Given our current economic climate (I’m sick of that phrase, myself), value any job you can get that’s remotely related to your desired profession. Don’t quit your current job just because you don’t like it. If you’re not happy, look into volunteering for an important cause or revert to your 12-year-old-self and rekindle some of your favorite hobbies that have been gathering dust in the attic. Whatever you do, remember that you’re not stuck in your current profession forever, but now is not the best time to quit and see what happens. Give it a year.

A Call To Food Service!

August 17, 2009


There’s a serious problem in this country — one with a solution that parallels Obama’s call to public service. Nagging restaurant patrons have taken “The customer is always right” mentality too far. To decrease customer hostility and improve the quality of people being served, I propose a call to food service.

All Americans will engage in a mandatory, six-month program that qualifies them to dine in restaurants* across the country for the rest of their lives, or at least for the remainder of their time as U.S. citizens. The American Food Service Program (AFSP) will be spearheaded by Whitehouse Executive Chef Cristeta Comerford, and requires citizens to undergo one month of intensive schooling that covers appropriate food service behavior for both patrons and employees. Coursework includes, but is not limited to:

  • The 20 percent tipping scale
  • How NOT to get your server’s attention
  • Why it’s inappropriate to tell your server you like the way she “works that pepper mill”
  • Why you can’t bring Buffet or Happy Hour food home with you
  • How testing your server on every menu item may result in them serving you “sneezers”
  • Why you shouldn’t be the third person to yell at the 16-year-old hostess when reservations are backed up

After one month of food service education, people will be randomly placed in restaurant positions across the country, according to how well they complete their first month of coursework. Positions include back-of-house staff (dishwasher, line cook, pantry cook, prep cook), or front -of-house staff (host/hostess, busser, food-runner, expediter, server (a.k.a. waiter/waitress), bartender, assistant manager).

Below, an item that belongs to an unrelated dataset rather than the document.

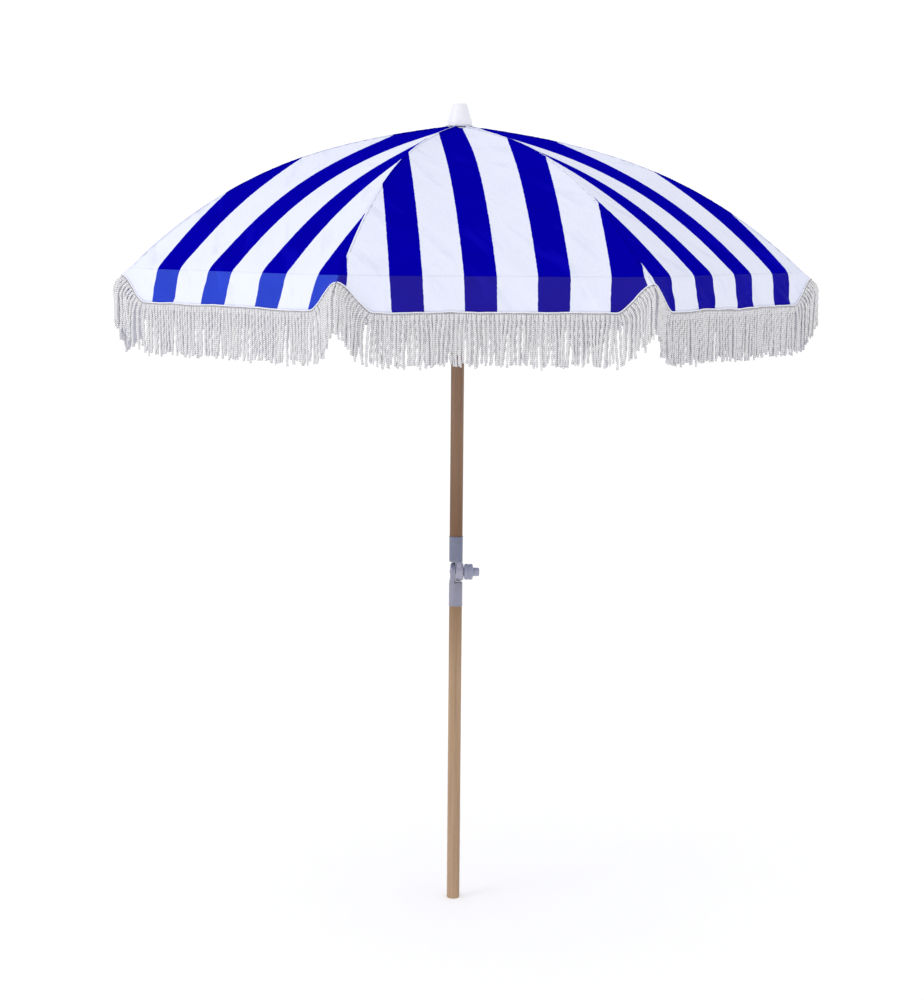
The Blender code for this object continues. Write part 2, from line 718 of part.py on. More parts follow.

With a family history (myself included) in the food service industry, I don’t just appreciate the food I eat in the restaurants I frequent — I value the hours of preparation endured by the back-of-house staff before the operation opens; I empathize with front-of-house staff bringing patrons’ meals with smiles on their faces, despite aching feet, blistered hands, and perhaps personal tragedy that took place earlier in the day; and I feel for the server being verbally assaulted by the desperate housewife over the gimlet she claims doesn’t have enough gin (by the way, send it back and you’re likely to get the same exact glass without noticing).

The ignorance of diners must come to a halt. There’s no need to go out of your way and put down a hardworking laborer so you can get your sockeye salmon on the house; and don’t even think about leaving less of a tip because you didn’t get your bread right away. Wait staff rely on their tips for about 75 percent of their income, and some restaurants have changed policies on extras like bread because it’s too costly to provide, unless upon request.

If a server provides a sub-par experience to the point where you may not return to that restaurant again — tell management, by all means. I do recommend doing so the following day because chances are you’re dining during peak hours of operation, but do not let bad service go unnoticed.

The time has come to replace out-of-touch diners with those who are informed. Sign up today and join the AFSP to correct poor choices made by ignorant customers.

*”Restaurants” include sit-down/take-out/delivery establishments; movie theater concession stands; food carts; catered events; fast-food joints; and fine dining operations.